After a few paragraphs reprising the supposed execution by dogs, the article goes on to say:
It wasn’t so much the horrid tale that prompted Mr Ching to use it in his commentary but the fact that the story was picked up by Hong Kong’s Wen Wei Po newspaper which Mr Ching knew to be a proxy for purveying China’s political attitude. Forty-eight hours later, The Global Times, another Beijing proxy, launched a second broadside by rebuking Pyongyang for the primitivity of its political system. The two timed attacks convinced Mr Ching that China was signalling that it had had enough; Beijing was recusing itself from the thankless task of tamping the lunatic unpredictability of East Asia’s political wildebeest on behalf of the world.
So the defence is that it wasn’t whether the content was true or false, but Wen Wei Po’s decision to publish it in all its grisly detail. The writer “knew’’ Wen Wei Po to be a proxy of China, so the assumption is that Beijing either directed the publication or at least closed one eye. Note that this is an assumption. I find it incredibly funny. It is like how ST has always been tagged as a G-controlled newspaper and mouthpiece of the G. Does this mean that whatever is published by the ST is a reflection of G thinking or direction? Surely, even the ST editors would disagree with this. The writer has no way or knowing whether Beijing did or did not have a hand in the hungry hounds story. It was an assumption. The same kind of assumption that ST dislikes being used on itself.
As for the second piece of “evidence’’ of Beijing’s displeasure, the Global Times did not mention the hungry hounds in its editorial. So an assumption must be made that accusations of “primitivity’’ refers to the mode of execution. If Beijing really wanted to signal its displeasure, it would have done better using its unabashed up-front People’s Daily. Wen Wei Po? What’s that?
Then the ST got nasty…
Until Mr Ching’s commentary, major Western media were oblivious to the story. Blame it on the long festive holiday out West or the likelihood that most journalistic grunts manning the frontlines of Western media cannot read Chinese. If they did, they would have caught the story in prominent Chinese-language publications like Hong Kong’s Apple Daily and Taiwan’s China Times which had published it well before Mr Ching included it in his commentary. A third possibility, that the West ignored the story because they knew it wasn’t true, is unlikely. If they had, then the major media on both sides of the Atlantic would not have subsequently gobbled up the story virtually unverified, the very same reason critics scolded The Straits Times for doing. In the United States, NBC News, The New York Times, the New York Daily News, online’s The Daily Beast and the Washington Post ran or reacted to the tale. Ditto the Daily Mail, the London Evening Standard and the Guardian in Britain. These publications copied the story from Mr Ching’s commentary, and largely credited the tale’s traction to The Straits Times.

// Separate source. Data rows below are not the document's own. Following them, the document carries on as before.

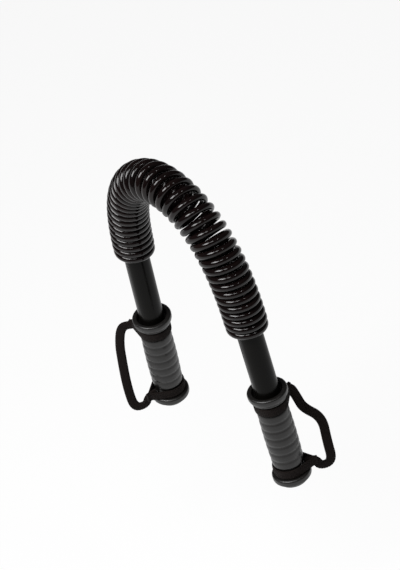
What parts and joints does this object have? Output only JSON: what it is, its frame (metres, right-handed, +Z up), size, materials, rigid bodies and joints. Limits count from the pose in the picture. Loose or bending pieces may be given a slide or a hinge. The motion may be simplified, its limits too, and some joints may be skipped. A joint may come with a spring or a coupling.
{
  "type": "spring bar chest expander",
  "caption": "Hand-held steel spring bar with two tube handles, ribbed rubber grips, guard collars and wrist straps, held bent into an upside-down U.",
  "frame": {"origin": "middle of the right-hand grip, on its axis, where the hand holds it", "axes": "+Z up towards the top of the bend, +X from the left handle to the right one, +Y square to the plane of the bend, away from the front"},
  "size_m": [0.2701, 0.1006, 0.3799],
  "materials": {
    "spring_enamel": "black gloss enamel on spring steel",
    "tube_paint": "black semi-gloss paint on steel tube",
    "bare_steel": "turned bare steel",
    "grip_rubber": "matte moulded black rubber",
    "cap_plastic": "moulded black plastic",
    "strap_webbing": "ribbed tubular webbing, dark brown-black"
  },
  "bodies": {
    "right_handle": {"right_handle_tube": "tube_paint", "right_spring_seat": "bare_steel", "right_seat_pin": "bare_steel", "right_guard_collar": "grip_rubber", "right_hand_grip": "grip_rubber", "right_end_cap": "cap_plastic", "spring_right_end": "spring_enamel"},
    "spring_1": {"spring_length_1": "spring_enamel"},
    "spring_2": {"spring_length_2": "spring_enamel"},
    "spring_3": {"spring_length_3": "spring_enamel"},
    "spring_4": {"spring_length_4": "spring_enamel"},
    "spring_5": {"spring_length_5": "spring_enamel"},
    "spring_6": {"spring_length_6": "spring_enamel"},
    "spring_7": {"spring_length_7": "spring_enamel"},
    "left_handle": {"left_handle_tube": "tube_paint", "left_spring_seat": "bare_steel", "left_seat_pin": "bare_steel", "left_guard_collar": "grip_rubber", "left_hand_grip": "grip_rubber", "left_end_cap": "cap_plastic", "spring_left_end": "spring_enamel"},
    "right_strap": {"right_wrist_strap": "strap_webbing"},
    "left_strap": {"left_wrist_strap": "strap_webbing"}
  },
  "joints": [
    {"name": "spring_bend_1", "type": "hinge", "parent": "right_handle", "child": "spring_1", "pos_m": [-0.02911, 0, 0.17762], "axis": [0, 1, 0], "range_deg": [0, 10.95], "deforming": ["spring_right_end", "spring_length_1"]},
    {"name": "spring_bend_2", "type": "hinge", "parent": "spring_1", "child": "spring_2", "pos_m": [-0.04044, 0, 0.22498], "axis": [0, 1, 0], "range_deg": [0, 19.93], "deforming": ["spring_length_2"]},
    {"name": "spring_bend_3", "type": "hinge", "parent": "spring_2", "child": "spring_3", "pos_m": [-0.06258, 0, 0.25889], "axis": [0, 1, 0], "range_deg": [0, 27.77], "deforming": ["spring_length_3"]},
    {"name": "spring_bend_4", "type": "hinge", "parent": "spring_3", "child": "spring_4", "pos_m": [-0.09105, 0, 0.27433], "axis": [0, 1, 0], "range_deg": [0, 27.87], "deforming": ["spring_length_4"]},
    {"name": "spring_bend_5", "type": "hinge", "parent": "spring_4", "child": "spring_5", "pos_m": [-0.11546, 0, 0.27433], "axis": [0, 1, 0], "range_deg": [0, 27.87], "deforming": ["spring_length_5"]},
    {"name": "spring_bend_6", "type": "hinge", "parent": "spring_5", "child": "spring_6", "pos_m": [-0.14393, 0, 0.25889], "axis": [0, 1, 0], "range_deg": [0, 27.77], "deforming": ["spring_length_6"]},
    {"name": "spring_bend_7", "type": "hinge", "parent": "spring_6", "child": "spring_7", "pos_m": [-0.16608, 0, 0.22498], "axis": [0, 1, 0], "range_deg": [0, 19.93], "deforming": ["spring_length_7"]},
    {"name": "spring_bend_8", "type": "hinge", "parent": "spring_7", "child": "left_handle", "pos_m": [-0.1774, 0, 0.17762], "axis": [0, 1, 0], "range_deg": [0, 10.96], "deforming": ["spring_left_end"]},
    {"name": "right_strap_swivel", "type": "hinge", "parent": "right_handle", "child": "right_strap", "pos_m": [0, 0, 0], "axis": [-0.061, 0, 0.9981], "continuous": true},
    {"name": "left_strap_swivel", "type": "hinge", "parent": "left_handle", "child": "left_strap", "pos_m": [-0.20651, 0, 0], "axis": [0.061, 0, 0.9981], "continuous": true}
  ],
  "couplings": [
    {"joint": "spring_bend_2", "follows": "spring_bend_1", "ratio": 1.8196},
    {"joint": "spring_bend_3", "follows": "spring_bend_1", "ratio": 2.5351},
    {"joint": "spring_bend_4", "follows": "spring_bend_1", "ratio": 2.5443},
    {"joint": "spring_bend_5", "follows": "spring_bend_1", "ratio": 2.5443},
    {"joint": "spring_bend_6", "follows": "spring_bend_1", "ratio": 2.5351},
    {"joint": "spring_bend_7", "follows": "spring_bend_1", "ratio": 1.8196},
    {"joint": "spring_bend_8", "follows": "spring_bend_1", "ratio": 1}
  ]
}
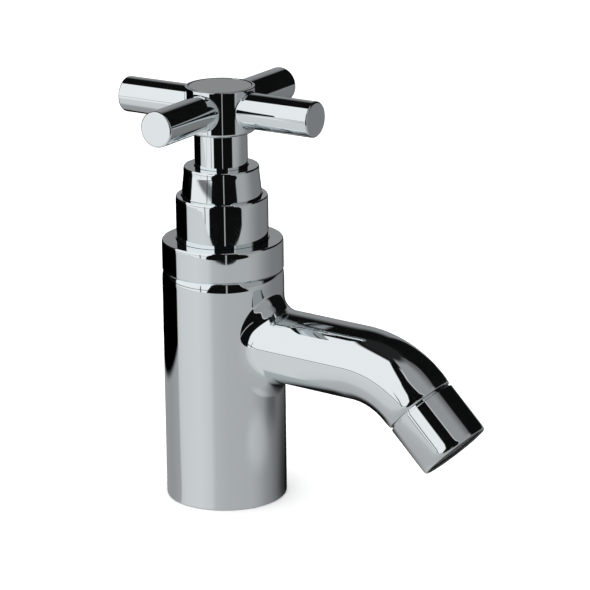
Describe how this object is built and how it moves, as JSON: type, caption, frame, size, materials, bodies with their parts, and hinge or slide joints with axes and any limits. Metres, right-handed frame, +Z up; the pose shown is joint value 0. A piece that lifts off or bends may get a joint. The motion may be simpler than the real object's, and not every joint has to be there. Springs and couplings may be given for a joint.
{
  "type": "basin pillar tap",
  "caption": "Chrome basin pillar tap: round column on the deck, stepped sleeves, cross handle on a quarter turn valve, spout bending down to an aerator.",
  "frame": {"origin": "centre of the foot, on the deck that the tap stands on", "axes": "+Z up the column and the handle's axis; the spout points along -Y; X is across the tap"},
  "size_m": [0.0802, 0.1456, 0.2075],
  "materials": {
    "chrome": "polished chrome plate on brass",
    "brass": "machined",
    "steel": "stainless, plain",
    "rubber": "matte moulded",
    "fibre": "pressed fibre",
    "ceramic": "lapped alumina",
    "plastic": "dark moulded acetal"
  },
  "bodies": {
    "tap": {"threaded_tail": "brass", "backnut": "brass", "headwork_housing": "brass", "sleeve_nut": "brass", "fixing_washer": "steel", "aerator_screen": "steel", "base_gasket": "rubber", "rubber_washer": "rubber", "seat_seal": "rubber", "aerator_gasket": "rubber", "tail_gasket": "fibre", "headwork_gasket": "fibre", "ceramic_disc_lower": "ceramic", "thrust_washer": "plastic", "aerator_insert": "plastic", "tap_body": "chrome", "body_collar": "chrome", "cover_sleeve_large": "chrome", "cover_sleeve_middle": "chrome", "cover_sleeve_small": "chrome", "aerator_housing": "chrome"},
    "handle": {"cross_handle": "chrome", "handle_cap": "chrome", "handle_screw": "steel", "handle_bush": "plastic", "spindle_extension": "brass", "spindle": "brass", "spindle_o_ring_1": "rubber", "spindle_o_ring_2": "rubber", "retaining_clip": "steel", "ceramic_disc_upper": "ceramic"}
  },
  "joints": [
    {"name": "handle_turn", "type": "hinge", "parent": "tap", "child": "handle", "pos_m": [0, 0, 0.14485], "axis": [0, 0, 1], "range_deg": [0, 90]}
  ]
}
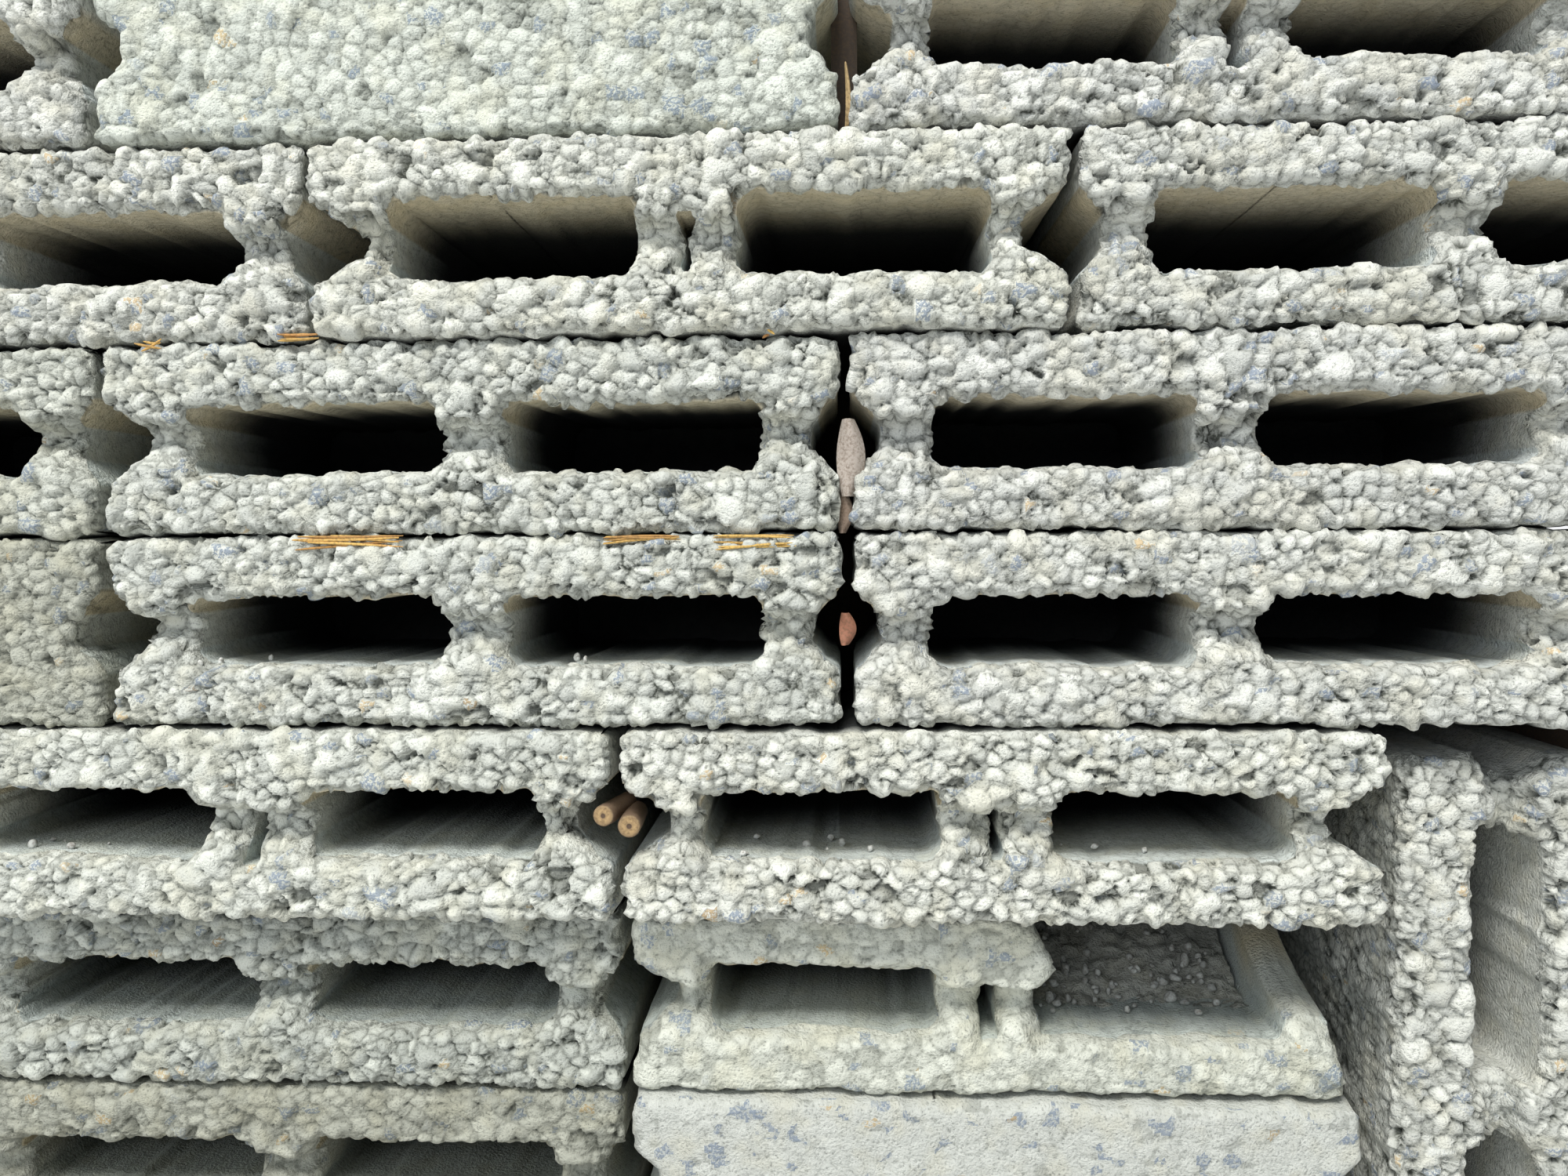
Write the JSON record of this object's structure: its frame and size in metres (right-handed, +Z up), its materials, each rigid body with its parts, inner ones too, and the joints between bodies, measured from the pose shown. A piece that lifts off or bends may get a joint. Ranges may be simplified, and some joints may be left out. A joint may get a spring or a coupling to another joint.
{
  "type": "pallet of concrete blocks",
  "caption": "Dry stack of hollow concrete blocks laid on their sides on a timber pallet, with pebbly faces, open cores and one broken block.",
  "frame": {"origin": "middle of the bounding box, on the floor under the pallet", "axes": "+Z up, +X to the right along the long front, +Y from the front to the rear; the pictured bed faces look towards -Y"},
  "size_m": [1.416, 0.8, 0.956],
  "materials": {
    "concrete": "coarse, open pebbly face",
    "timber": "rough sawn, weathered"
  },
  "bodies": {
    "root": {"block_on_end": "concrete", "bottom_course_rear_blocks": "concrete", "bottom_left_block": "concrete", "bottom_middle_block": "concrete", "bottom_right_block": "concrete", "fifth_course_rear_blocks": "concrete", "fifth_left_block": "concrete", "fifth_middle_block": "concrete", "fifth_right_block": "concrete", "fourth_course_rear_blocks": "concrete", "fourth_left_block_closed_face": "concrete", "fourth_middle_block": "concrete", "fourth_right_block": "concrete", "hidden_core": "concrete", "pallet_bottom_board_front": "timber", "pallet_bottom_board_middle": "timber", "pallet_bottom_board_rear": "timber", "pallet_cross_board_left": "timber", "pallet_cross_board_middle": "timber", "pallet_cross_board_right": "timber", "pallet_deck_board_1": "timber", "pallet_deck_board_2": "timber", "pallet_deck_board_3": "timber", "pallet_deck_board_4": "timber", "pallet_deck_board_5": "timber", "pallet_foot_front_left": "timber", "pallet_foot_front_middle": "timber", "pallet_foot_front_right": "timber", "pallet_foot_middle_left": "timber", "pallet_foot_middle_middle": "timber", "pallet_foot_middle_right": "timber", "pallet_foot_rear_left": "timber", "pallet_foot_rear_middle": "timber", "pallet_foot_rear_right": "timber", "rear_blocks_on_end": "concrete", "second_course_rear_blocks": "concrete", "second_left_block": "concrete", "second_middle_block": "concrete", "second_right_block": "concrete", "seventh_course_rear_blocks": "concrete", "seventh_left_block": "concrete", "seventh_middle_block": "concrete", "seventh_right_block_closed_face": "concrete", "sixth_course_rear_blocks": "concrete", "sixth_left_block": "concrete", "sixth_middle_block": "concrete", "sixth_right_block_broken": "concrete", "third_course_rear_blocks": "concrete", "third_left_block": "concrete", "third_middle_block": "concrete", "third_right_block": "concrete", "top_course_rear_blocks": "concrete", "top_left_block": "concrete", "top_middle_block_closed_face": "concrete", "top_right_block": "concrete"}
  },
  "joints": []
}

It was unnecessary – and unworthy – of a paper like the ST to take such a swipe at fellow professionals. Perhaps the Western media did not run the story not because they were too busy carousing or can’t read Chinese or that they “missed’’ it, but because the ST had chosen to run it. Perhaps, they viewed ST as an authoritative source on Asia and decided that if ST had used the anecdote, maybe there was something to it after all. So, it seemed the Western media’s trust in ST was misplaced in this case.
The article added that HK’s Apple Daily and Taiwan’s China Times had run it too, way before ST ran the commentary. Now this begs the question of why the writer did not include these “sources’’ in the commentary – or was it because they were not “Beijing-backed’’?
It was unfortunate but understandable that they mined Mr Ching’s article for the news they missed, rather than for the reason ST published it. News drives media content and commands a hefty premium on readers’ attention. So, the first sniff for media professionals like editors and journalists when they hunt for content globally is usually directed at information, raw and reflexive, rather than analysis which requires focus and reflection. What could be meatier than a bizarre, undiscovered anecdote about men being used as canine fodder that ratchets up the imagination and reels in the reader; and plausible too, given Pyongyang’s Kim-quilted reputation for Caligulan depravity? Thus was Mr Ching, and ST, caught in the crosshairs of criticism for rushing to print without verifying the “truth”.
This is damn odd. Of course editors mine for news, not analysis. That’s why they print news first, and do their own analysis later. Unlike ST which in this case fused both. And then the article goes into the existential question of what is the truth….a huge cabbage leave. Or is it fig leaf?
But the truth in media is as much a function of opinion as it is of fact. These two elements meet in the newspaper, sometimes with conflicting consequences, as Mr Ching’s article showed. Readers often think that newspapers must publish only the ultimate Tao – unimpeachably verified facts – and if they do not, editors and journalists are being tardy and unprofessional. In fact (and this is technically an opinion, see what I mean?), truth is often as nuanced as the currently proverbial fifty shades of grey. In practice, getting the facts to tell the truth can be next to impossible anywhere.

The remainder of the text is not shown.